Degradation assessment of wind turbine based on additional load measurements

In recent years, there has been an increasing focus on the degradation assessment of wind turbines using supervisory control and data acquisition (SCADA) data, establishing condition monitoring as the preferred approach. However, SCADA data primarily focuses on general condition variables, such as temperature, while overlooking critical metrics like load factors for assessing the mechanical properties of wind turbines. The load parameters can be utilized to assess the mechanical stresses and strains experienced by wind turbine components, thereby offering more precise information on degradation.
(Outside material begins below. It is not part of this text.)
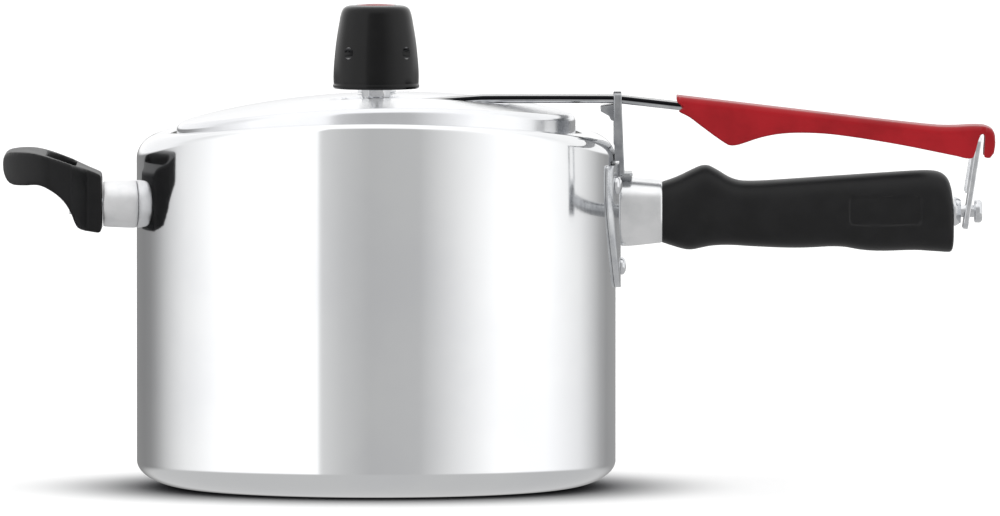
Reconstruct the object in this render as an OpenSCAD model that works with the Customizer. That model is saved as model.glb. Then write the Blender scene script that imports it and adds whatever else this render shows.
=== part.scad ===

To address this gap, we explore the feasibility of implementing additional load monitoring for the degradation assessment of wind turbines. Specifically, we design a cost-effective load sensor system for collecting load data from wind turbines. On this basis, a novel degradation assessment method that incorporates additional load data and a nonlinear dynamic state-space neural network model is proposed to extract degradation information from wind turbines. Then, we introduce a dynamic degradation index, derived through trend analysis, which effectively captures and quantifies the degradation levels of wind turbines over time. Finally, a case study using a dataset collected from a real wind farm is provided to validate the proposed method. The results demonstrate a significant enhancement in degradation assessment. By incorporating additional load data, the proposed method exhibits heightened responsiveness to degradation levels and more effectively captures the progression of degradation trends.